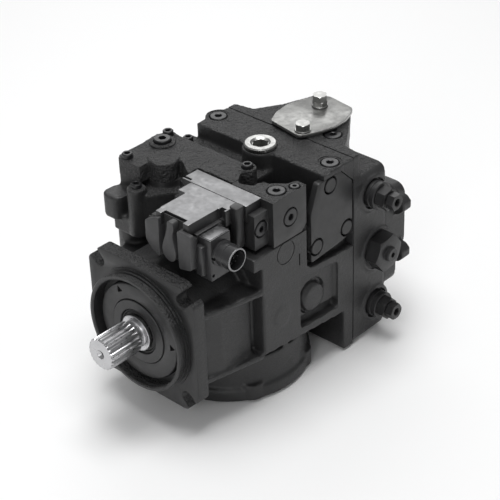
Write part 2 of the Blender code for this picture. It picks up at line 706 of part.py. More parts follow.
def block_spring():
    """Coil spring between the ball guide and the block."""
    turns = 5
    per_turn = 10
    low = 134.5
    high = 183.5
    steps = turns * per_turn
    coil = 18.2
    wire = 1.6
    section = [(wire, 0.0), (0.0, wire), (-wire, 0.0), (0.0, -wire)]
    loops = []
    for i in range(steps + 1):
        a = 2 * math.pi * i / per_turn
        y = low + (high - low) * i / steps
        loops.append([((coil + du) * math.cos(a), (coil + du) * math.sin(a), y + dy)
                      for du, dy in section])
    return loft("Y", loops)


def swashplate():
    disc = rod("Y", (0, 0), 56.0, SWASH_BACK, SWASH_FACE, 28)
    half_angle = math.degrees(math.acos((TILT_Y - SWASH_BACK - 2) / CRADLE_R))
    back = arc((TILT_Y, 0), CRADLE_R, 180 - half_angle, 180 + half_angle, 16)
    legs = [prism("X", back, x, x + CRADLE_WIDTH) for x in CRADLE_X]
    arm = box((-66.0, 72.0, -6.0), (-58.5, 92.0, 6.0))
    root = box((-62.0, 85.0, -6.0), (-48.0, 92.0, 6.0))
    pin = rod("X", (SERVO[1], 0), 4.0, -90.0, -60.0, 10)
    horn = box((-40.0, 85.0, 46.0), (-33.0, 110.0, 55.0))
    horn_root = box((-40.0, 85.0, 38.0), (-33.0, 95.0, 50.0))
    finger = rod("X", (TILT_Y, LINK_PIN_Z), 2.6, -50.0, -36.0, 8)
    solid = unite(disc, *legs, root, arm, pin, horn_root, horn, finger)
    shaft_way = rod("Y", (0, 0), 24.0, 60.0, 100.0, 16)
    return cut(solid, shaft_way)


def cradle_bearing(x):
    outer = arc((TILT_Y, 0), 49.3, 180 - 36, 180 + 36, 14)
    inner = arc((TILT_Y, 0), 46.35, 180 + 36, 180 - 36, 14)
    return prism("X", outer + inner, x, x + CRADLE_WIDTH)


def slipper_retainer():
    plate = rod("Y", (0, 0), 55.0, 99.5, 102.4, 26)
    holes = [rod("Y", place_on_circle(k), 11.6, 98.0, 104.0, 16, 7) for k in range(PISTONS)]
    return cut(plate, rod("Y", (0, 0), 22.8, 98.0, 104.0, 20), *holes)


def slipper(k):
    """Shoe with a flange under the retainer and a ball socket."""
    cavity = 8.1
    lip = 7.3
    top = TILT_Y + math.sqrt(cavity ** 2 - lip ** 2)
    inside = [(lip, top)]
    for t in (10.0, -30.0, -60.0):
        a = math.radians(t)
        inside.append((cavity * math.cos(a), TILT_Y + cavity * math.sin(a)))
    profile = [(0, 96.3), (13.0, 96.3), (13.0, 99.1), (10.7, 99.6), (10.7, 106.0), (9.4, top)]
    profile += inside + [(0, TILT_Y - cavity)]
    return turned("Y", place_on_circle(k), profile, 10)


def piston(k):
    ball = []
    for t in (-90.0, -45.0, 0.0):
        a = math.radians(t)
        ball.append((BALL_R * math.cos(a), TILT_Y + BALL_R * math.sin(a)))
    ball[0] = (0.0, TILT_Y - BALL_R)
    profile = ball + [(5.0, 111.8), (5.0, 115.0), (PISTON_R, 118.0), (PISTON_R, 188.0), (0, 188.0)]
    return turned("Y", place_on_circle(k), profile, 10)


def valve_plate():
    solid = rod("Y", (0, 0), 54.0, 210.0, 219.7, 26)
    ways = [rod("Y", (0, 0), 15.0, 209.0, 222.0, 14)]
    for side in (-1, 1):
        outer = arc((0, 0), 45.0, -60, 60, 8)
        inner = arc((0, 0), 35.0, 60, -60, 8)
        ways.append(prism("Y", [(side * u, v) for u, v in outer + inner], 209.0, 222.0))
    return cut(solid, *ways)


# ---------------------------------------------------------------- servo, feedback, charge pump

def servo_piston():
    solid = rod("Z", SERVO, SERVO_R, -34.0, 34.0, 14)
    slot = box((-104.0, SERVO[1] - 9.0, -6.2), (-60.0, SERVO[1] + 9.0, 6.2))
    return cut(solid, keep(slot, rod("Z", (SERVO[0] + 6, SERVO[1]), 16.5, -10, 10, 16)))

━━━

▶ [What is asked] Give an exact repetition of all the material.

▶ [Answer to the problem]
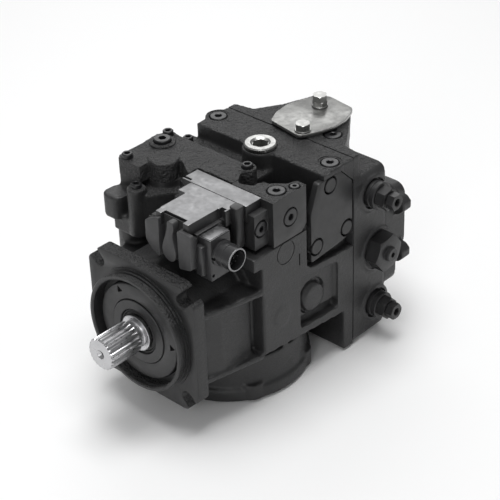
Write part 2 of the Blender code for this picture. It picks up at line 706 of part.py. More parts follow.
def block_spring():
    """Coil spring between the ball guide and the block."""
    turns = 5
    per_turn = 10
    low = 134.5
    high = 183.5
    steps = turns * per_turn
    coil = 18.2
    wire = 1.6
    section = [(wire, 0.0), (0.0, wire), (-wire, 0.0), (0.0, -wire)]
    loops = []
    for i in range(steps + 1):
        a = 2 * math.pi * i / per_turn
        y = low + (high - low) * i / steps
        loops.append([((coil + du) * math.cos(a), (coil + du) * math.sin(a), y + dy)
                      for du, dy in section])
    return loft("Y", loops)


def swashplate():
    disc = rod("Y", (0, 0), 56.0, SWASH_BACK, SWASH_FACE, 28)
    half_angle = math.degrees(math.acos((TILT_Y - SWASH_BACK - 2) / CRADLE_R))
    back = arc((TILT_Y, 0), CRADLE_R, 180 - half_angle, 180 + half_angle, 16)
    legs = [prism("X", back, x, x + CRADLE_WIDTH) for x in CRADLE_X]
    arm = box((-66.0, 72.0, -6.0), (-58.5, 92.0, 6.0))
    root = box((-62.0, 85.0, -6.0), (-48.0, 92.0, 6.0))
    pin = rod("X", (SERVO[1], 0), 4.0, -90.0, -60.0, 10)
    horn = box((-40.0, 85.0, 46.0), (-33.0, 110.0, 55.0))
    horn_root = box((-40.0, 85.0, 38.0), (-33.0, 95.0, 50.0))
    finger = rod("X", (TILT_Y, LINK_PIN_Z), 2.6, -50.0, -36.0, 8)
    solid = unite(disc, *legs, root, arm, pin, horn_root, horn, finger)
    shaft_way = rod("Y", (0, 0), 24.0, 60.0, 100.0, 16)
    return cut(solid, shaft_way)


def cradle_bearing(x):
    outer = arc((TILT_Y, 0), 49.3, 180 - 36, 180 + 36, 14)
    inner = arc((TILT_Y, 0), 46.35, 180 + 36, 180 - 36, 14)
    return prism("X", outer + inner, x, x + CRADLE_WIDTH)


def slipper_retainer():
    plate = rod("Y", (0, 0), 55.0, 99.5, 102.4, 26)
    holes = [rod("Y", place_on_circle(k), 11.6, 98.0, 104.0, 16, 7) for k in range(PISTONS)]
    return cut(plate, rod("Y", (0, 0), 22.8, 98.0, 104.0, 20), *holes)


def slipper(k):
    """Shoe with a flange under the retainer and a ball socket."""
    cavity = 8.1
    lip = 7.3
    top = TILT_Y + math.sqrt(cavity ** 2 - lip ** 2)
    inside = [(lip, top)]
    for t in (10.0, -30.0, -60.0):
        a = math.radians(t)
        inside.append((cavity * math.cos(a), TILT_Y + cavity * math.sin(a)))
    profile = [(0, 96.3), (13.0, 96.3), (13.0, 99.1), (10.7, 99.6), (10.7, 106.0), (9.4, top)]
    profile += inside + [(0, TILT_Y - cavity)]
    return turned("Y", place_on_circle(k), profile, 10)


def piston(k):
    ball = []
    for t in (-90.0, -45.0, 0.0):
        a = math.radians(t)
        ball.append((BALL_R * math.cos(a), TILT_Y + BALL_R * math.sin(a)))
    ball[0] = (0.0, TILT_Y - BALL_R)
    profile = ball + [(5.0, 111.8), (5.0, 115.0), (PISTON_R, 118.0), (PISTON_R, 188.0), (0, 188.0)]
    return turned("Y", place_on_circle(k), profile, 10)


def valve_plate():
    solid = rod("Y", (0, 0), 54.0, 210.0, 219.7, 26)
    ways = [rod("Y", (0, 0), 15.0, 209.0, 222.0, 14)]
    for side in (-1, 1):
        outer = arc((0, 0), 45.0, -60, 60, 8)
        inner = arc((0, 0), 35.0, 60, -60, 8)
        ways.append(prism("Y", [(side * u, v) for u, v in outer + inner], 209.0, 222.0))
    return cut(solid, *ways)


# ---------------------------------------------------------------- servo, feedback, charge pump

def servo_piston():
    solid = rod("Z", SERVO, SERVO_R, -34.0, 34.0, 14)
    slot = box((-104.0, SERVO[1] - 9.0, -6.2), (-60.0, SERVO[1] + 9.0, 6.2))
    return cut(solid, keep(slot, rod("Z", (SERVO[0] + 6, SERVO[1]), 16.5, -10, 10, 16)))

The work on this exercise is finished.